= Directive =
In the records below, begin at the line that has "obj.matrix_world = world" and stop after the line that has "in imported if"; quote those lines verbatim and nothing more.

= Items =
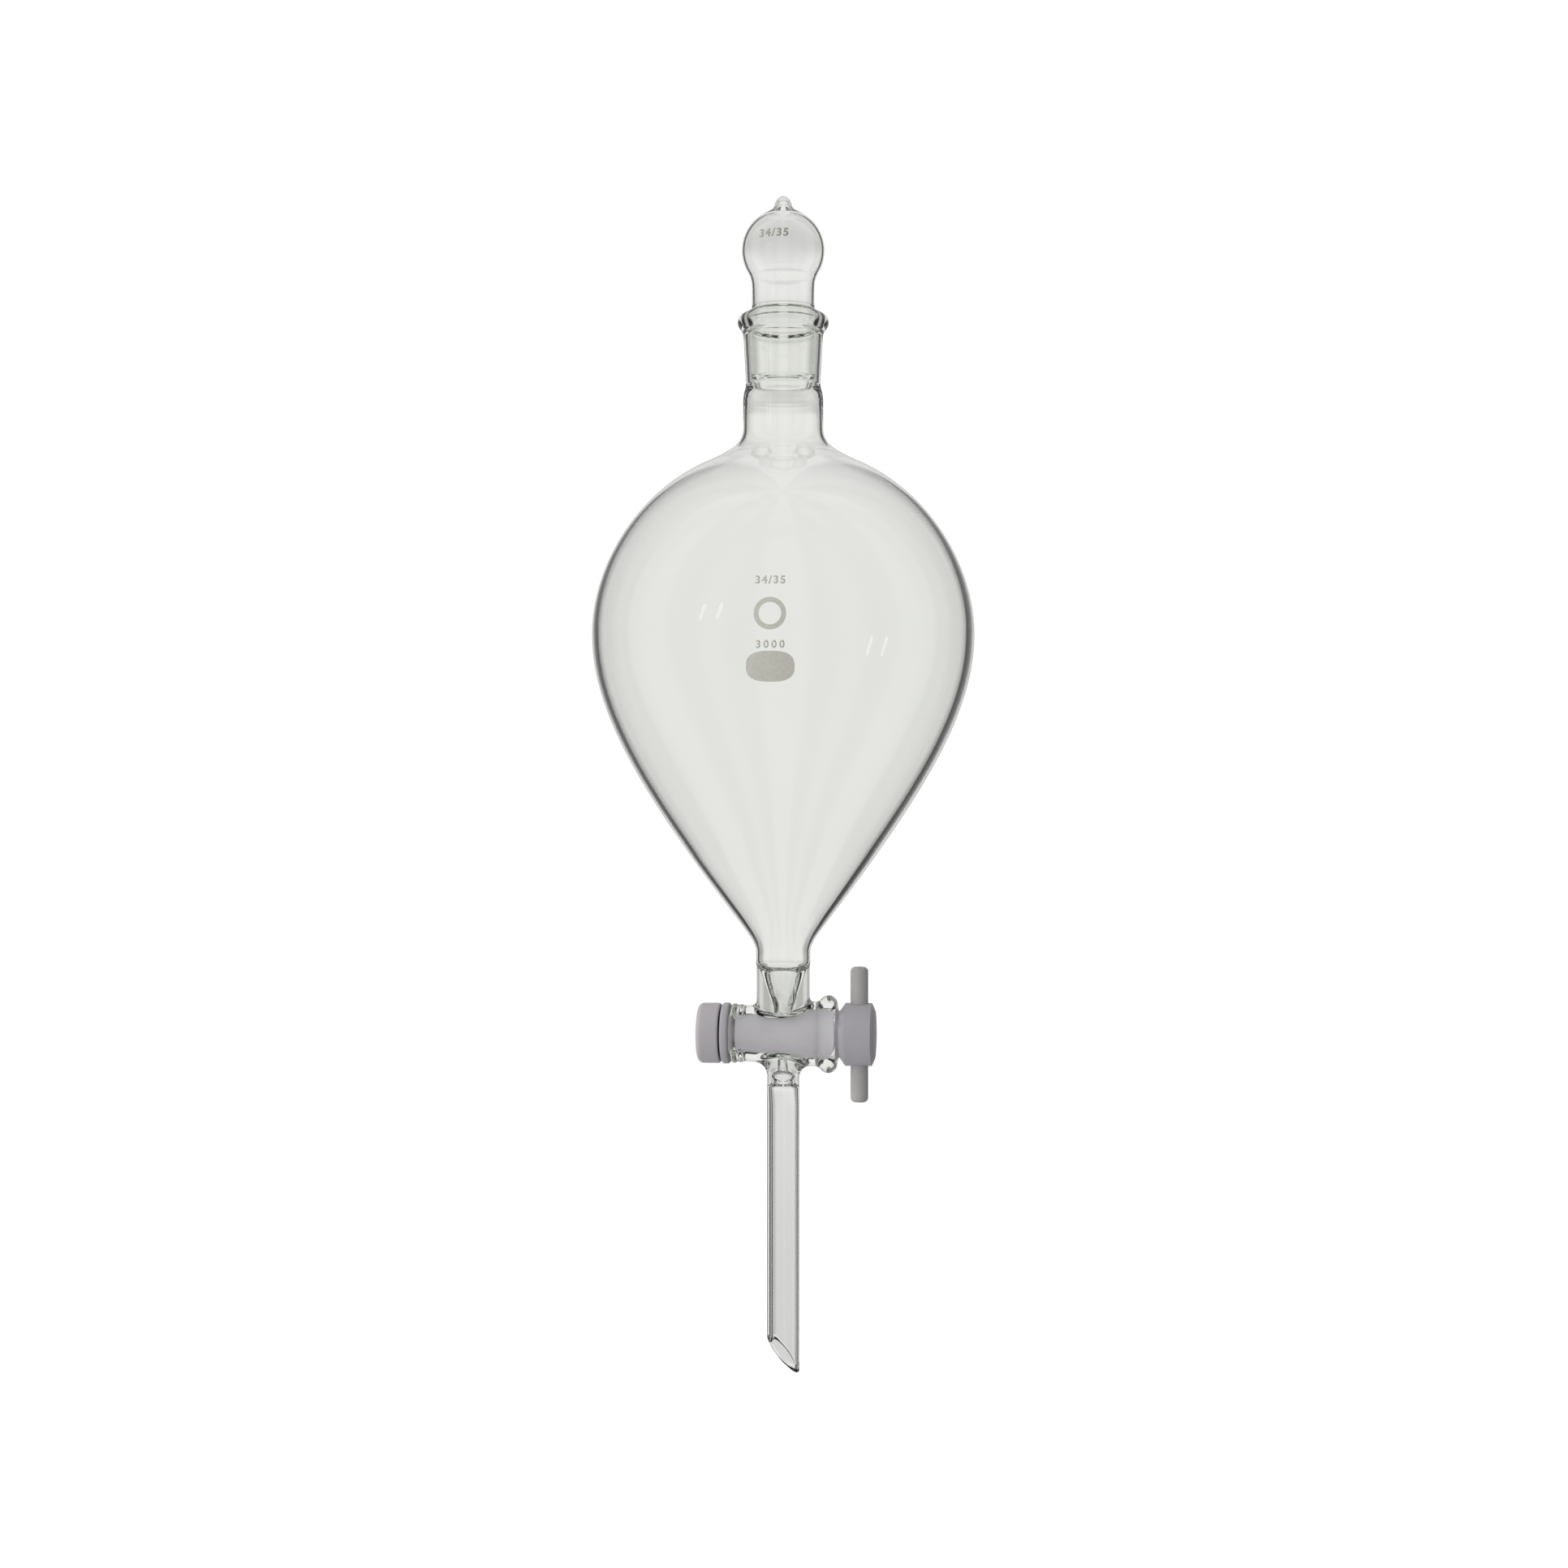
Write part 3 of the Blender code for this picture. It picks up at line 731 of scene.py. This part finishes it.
def studio():
    scene = bpy.context.scene
    scene.view_settings.view_transform = "Standard"
    scene.cycles.max_bounces = 24
    scene.cycles.glossy_bounces = 16
    scene.cycles.transmission_bounces = 16
    world = bpy.data.worlds.new("studio")
    scene.world = world
    world.use_nodes = True
    world.cycles.sampling_method = "NONE"
    tree = world.node_tree
    nodes, link = tree.nodes, tree.links.new
    nodes.clear()

    def math_node(kind, a, b=None, c=None, clamp=False):
        node = nodes.new("ShaderNodeMath")
        node.operation, node.use_clamp = kind, clamp
        for i, value in enumerate((a, b, c)):
            if value is None:
                continue
            if isinstance(value, (int, float)):
                node.inputs[i].default_value = value
            else:
                link(value, node.inputs[i])
        return node.outputs[0]

    def between(value, low, high, to_low, to_high):
        node = nodes.new("ShaderNodeMapRange")
        node.interpolation_type = "SMOOTHSTEP"
        for i, v in enumerate((low, high, to_low, to_high), 1):
            node.inputs[i].default_value = v
        link(value, node.inputs[0])
        return node.outputs[0]

    def blend(low, high, share):
        return math_node("ADD", math_node("MULTIPLY", low, math_node("SUBTRACT", 1.0, share)),
                         math_node("MULTIPLY", high, share))

    where = nodes.new("ShaderNodeTexCoord")
    split = nodes.new("ShaderNodeSeparateXYZ")
    link(where.outputs["Generated"], split.inputs[0])
    x, y, z = split.outputs
    path = nodes.new("ShaderNodeLightPath")
    reflected = math_node("GREATER_THAN", path.outputs["Glossy Depth"], 0.5)
    entered = math_node("GREATER_THAN", path.outputs["Transmission Depth"], 0.5)
    scattered = math_node("GREATER_THAN", path.outputs["Diffuse Depth"], 0.5)

    # Each kind of ray has its own brightness. Four bright screens stand round the object, with
    # a dark slot beside each edge of each. Rays reflected inside glass see sharp slots if they
    # cross up to 2 glass surfaces, soft ones for 3 to 6, and sharp ones again for more.
    turn = math_node("ADD", math_node("ARCTAN2", x, y), math.radians(EYE_TURN))
    aside = math_node("ABSOLUTE", math_node("WRAP", turn, math.pi / 4, -math.pi / 4))
    off_slot = math_node("ABSOLUTE", math_node("SUBTRACT", aside, math.radians(SLOT_TURN)))
    slot = between(aside, math.radians(13), math.radians(19), 0.0, 1.0)
    slot = math_node("SUBTRACT", slot, between(aside, math.radians(33), math.radians(41), 0.0, 0.45))
    soft_slot = between(off_slot, math.radians(4), math.radians(15), 1.0, 0.0)
    deep = math_node("GREATER_THAN", path.outputs["Transmission Depth"], 2.5)
    far = math_node("GREATER_THAN", path.outputs["Transmission Depth"], 6.5)
    fall = nodes.new("ShaderNodeValToRGB")
    fall.color_ramp.interpolation = "B_SPLINE"
    while len(fall.color_ramp.elements) < len(BACKDROP):
        fall.color_ramp.elements.new(0.5)
    for spot, (sine, level) in zip(fall.color_ramp.elements, BACKDROP):
        spot.position, spot.color = (sine + 1) / 2, (level, level, level, 1)
    link(math_node("MULTIPLY_ADD", z, 0.5, 0.5), fall.inputs[0])
    dip = between(math_node("ABSOLUTE", z), 0.2, 0.4, -0.33, -0.08)
    straight = math_node("MULTIPLY", fall.outputs[0], math_node("MULTIPLY_ADD", soft_slot, dip, 1.0))
    sharp_slots = math_node("MULTIPLY_ADD", slot, -0.93, 0.95)
    soft_slots = math_node("MULTIPLY_ADD", soft_slot, -0.3, 0.85)
    inner = blend(sharp_slots, soft_slots, deep)
    inner = blend(inner, math_node("MULTIPLY_ADD", slot, -0.93, 0.93), far)
    sheen = between(z, -0.7, 0.7, 0.35, 0.50)
    clear = blend(straight, blend(sheen, inner, entered), reflected)
    room = math_node("MULTIPLY", between(z, -0.8, 0.9, 0.50, 0.76), math_node("MULTIPLY_ADD", x, -0.88, 1.0))
    behind_glass = math_node("MULTIPLY_ADD", entered, 1.25, 1.0)
    lit = blend(clear, math_node("MULTIPLY", room, behind_glass), scattered)
    strength = blend(lit, CAMERA_LEVEL, path.outputs["Is Camera Ray"])
    background = nodes.new("ShaderNodeBackground")
    background.inputs["Color"].default_value = (1.0, 1.0, 0.995, 1)
    link(strength, background.inputs["Strength"])
    out = nodes.new("ShaderNodeOutputWorld")
    link(background.outputs[0], out.inputs["Surface"])

    rim = [(0.0, -120.0), (700.0, -120.0), (1600.0, -120.0), (1605.0, -124.0), (0.0, -124.0)]
    floor = turned("floor", rim, 96)
    mat, tree, bsdf = shader("floor_pale")
    bsdf.inputs["Base Color"].default_value = (0.0, 0.0, 0.0, 1)
    bsdf.inputs["Specular IOR Level"].default_value = 0.0
    bsdf.inputs["Emission Color"].default_value = (1, 1, 0.995, 1)
    bsdf.inputs["Emission Strength"].default_value = CAMERA_LEVEL
    floor.data.materials.append(mat)
    floor.visible_diffuse = False
    floor.visible_glossy = False
    floor.visible_transmission = False

    for place in LAMPS:
        lamp = bpy.data.lights.new("softbox", "AREA")
        lamp.shape, lamp.energy = "RECTANGLE", LAMP_POWER
        lamp.size, lamp.size_y = LAMP_SIZE
        ob = bpy.data.objects.new("softbox", lamp)
        ob.location = place
        ob.rotation_euler = (Vector((0, 0, 0.05)) - Vector(place)).to_track_quat("-Z", "Y").to_euler()
        ob.rotation_euler.rotate_axis("Z", math.radians(LAMP_LEAN))
        ob.visible_camera = ob.visible_diffuse = ob.visible_transmission = False
        bpy.context.collection.objects.link(ob)


def camera():
    data = bpy.data.cameras.new("camera")
    data.sensor_width = 36.0
    data.lens = 36.0 * EYE_DISTANCE / FRAME_WIDTH
    data.shift_x = 0.0005
    ob = bpy.data.objects.new("camera", data)
    turn = math.radians(EYE_TURN)
    ob.location = (EYE_DISTANCE * MM * math.sin(turn), -EYE_DISTANCE * MM * math.cos(turn), EYE_Z * MM)
    ob.rotation_euler = (math.pi / 2, 0, turn)
    bpy.context.collection.objects.link(ob)
    bpy.context.scene.camera = ob


def main():
    glass, rubber = glass_material(), rubber_material()
    enamel, dark_enamel = enamel_material("enamel_grey", 0.80), enamel_material("enamel_dark", 0.52)
    plastic = plastic_material("ptfe_lilac", (0.535, 0.515, 0.56))
    warm_plastic = plastic_material("ptfe_warm", (0.54, 0.52, 0.515))
    # painted light: the nut's material is a lighter copy of the lilac PTFE, standing in for the nut being
    # more brightly lit
    painted_lit_plastic = plastic_material("ptfe_painted_lit", (0.60, 0.57, 0.60))
    glass_body(glass)
    glass_stopper(glass)
    stopcock_key(plastic)
    handle(warm_plastic)
    washer(plastic)
    rubber_ring(rubber)
    nut(painted_lit_plastic)
    marks(enamel, dark_enamel)
    studio()
    camera()


main()
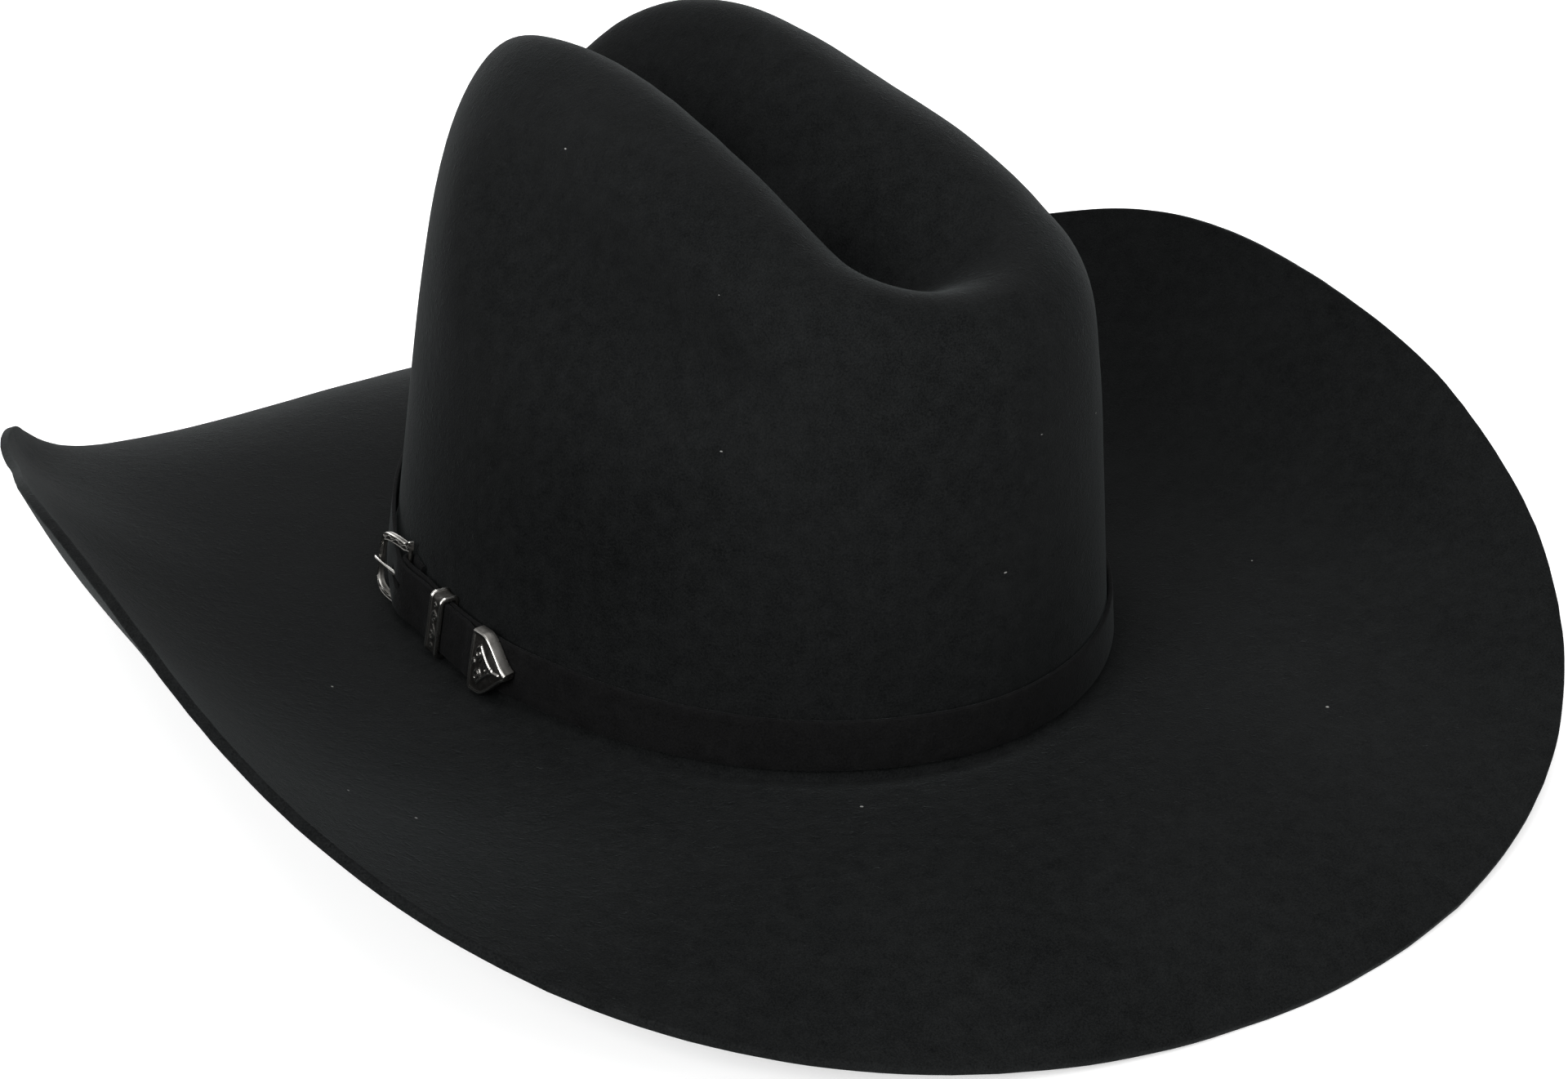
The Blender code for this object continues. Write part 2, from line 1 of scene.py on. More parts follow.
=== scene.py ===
import math

import bmesh
import bpy
from mathutils import Matrix, Quaternion, Vector, noise


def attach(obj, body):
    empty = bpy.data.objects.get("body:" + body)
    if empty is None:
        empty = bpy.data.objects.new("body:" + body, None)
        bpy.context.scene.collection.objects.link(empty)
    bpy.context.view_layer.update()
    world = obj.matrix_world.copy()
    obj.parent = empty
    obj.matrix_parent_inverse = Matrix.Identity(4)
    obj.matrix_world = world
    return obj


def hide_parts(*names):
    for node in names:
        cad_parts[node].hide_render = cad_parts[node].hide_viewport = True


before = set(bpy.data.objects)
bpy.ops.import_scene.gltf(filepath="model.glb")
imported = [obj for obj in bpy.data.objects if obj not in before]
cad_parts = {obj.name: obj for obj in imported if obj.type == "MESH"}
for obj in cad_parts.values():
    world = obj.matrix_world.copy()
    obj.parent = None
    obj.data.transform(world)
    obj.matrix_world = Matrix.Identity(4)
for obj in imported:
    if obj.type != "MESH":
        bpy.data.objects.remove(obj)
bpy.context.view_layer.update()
mm = 0.001

hat = {
    "halfLength": 103.5, "halfWidth": 85.2,      # head oval, outside of the crown at the brim
    "baseHeight": 17.28, "baseTilt": 8.4, "baseSag": 2.3, "middleY": 4.96,
    "felt": 2.4, "breakRadius": 2.5,
    "brimWidth": 108.0, "backExtra": 2.6, "sideExtra": 4.0, "curlPower": 1.38, "edgeLip": 0.95,
    "lipAt": (48.5, 9.0), "flatAt": (31.0, 8.0), "flatBy": 0.35, "noseAt": (0.0, 14.0), "noseLip": 0.0845,
    "sideAt": (86.0, 14.0), "sideGrow": 1.5, "cornerAt": (64.0, 11.0), "cornerCut": 7.5,
    "crownHeight": 147.49, "crownFall": 27.0, "crownDroop": 7.59, "crownFlick": 4.44,
    "rimLift": 5.2, "frontTilt": 0.06, "topLength": 0.974, "topWidth": 0.722, "crownLean": 5.7,
    "creaseDepth": 30.0, "creaseWidth": 14.5, "creaseEnd": 106.0, "creaseRunout": 66.0, "creaseFade": 0.53,
    "dentDepth": 13.0, "dentLength": 48.0, "dentTall": 19.0, "dentHeight": 110.0, "dentMiddle": 24.0,
    "dentShear": 0.45, "dentSlope": 8.0,
    "rise": 0.27, "riseBack": 0.13,              # how squarely the wall turns into the top
}


def smooth(x):
    x = max(0.0, min(1.0, x))
    return x * x * (3.0 - 2.0 * x)


def hill(turned, spot):
    # a soft rise round one angle, given as where it is and how wide
    return math.exp(-((turned - spot[0]) / spot[1]) ** 2)


def place(x, y, z):
    return Vector((x, y - hat["middleY"], z)) * mm


def baseHeight(a):
    return hat["baseHeight"] + hat["baseTilt"] * math.cos(a) - hat["baseSag"] * math.sin(a) ** 2


def outward(a):
    nx, ny = math.sin(a) / hat["halfWidth"], -math.cos(a) / hat["halfLength"]
    size = math.hypot(nx, ny)
    return nx / size, ny / size


def brimPoint(a, t):
    # the brim's slope is added up along its width, so the cut edge keeps its true length
    start = 0.087 - 0.016 * math.cos(a) + 0.068 * math.cos(2 * a)
    end = (0.302 - 0.077 * math.cos(a) - 0.956 * math.cos(2 * a)
           - 0.126 * math.cos(3 * a) + 0.064 * math.cos(4 * a))
    turned = abs(math.degrees(math.atan2(math.sin(a), math.cos(a))))
    lip = hat["edgeLip"] * hill(turned, hat["lipAt"]) - hat["flatBy"] * hill(turned, hat["flatAt"])
    lip += hat["noseLip"] * hill(turned, hat["noseAt"])
    width = hat["brimWidth"] - hat["backExtra"] * math.cos(a) - hat["sideExtra"] * math.cos(2 * a)
    width += hat["sideGrow"] * hill(turned, hat["sideAt"]) - hat["cornerCut"] * hill(turned, hat["cornerAt"])
    run = rise = 0.0
    steps = 24
    for i in range(steps):
        along = t * (i + 0.5) / steps
        slope = start + (end - start) * along ** hat["curlPower"] + lip * smooth((along - 0.84) / 0.16)
        run += math.cos(slope) * width * t / steps
        rise += math.sin(slope) * width * t / steps
    nx, ny = outward(a)
    return (hat["halfWidth"] * math.sin(a) + nx * run,
            -hat["halfLength"] * math.cos(a) + ny * run, baseHeight(a) + rise)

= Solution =
    obj.matrix_world = world
    return obj


def hide_parts(*names):
    for node in names:
        cad_parts[node].hide_render = cad_parts[node].hide_viewport = True


before = set(bpy.data.objects)
bpy.ops.import_scene.gltf(filepath="model.glb")
imported = [obj for obj in bpy.data.objects if obj not in before]
cad_parts = {obj.name: obj for obj in imported if obj.type == "MESH"}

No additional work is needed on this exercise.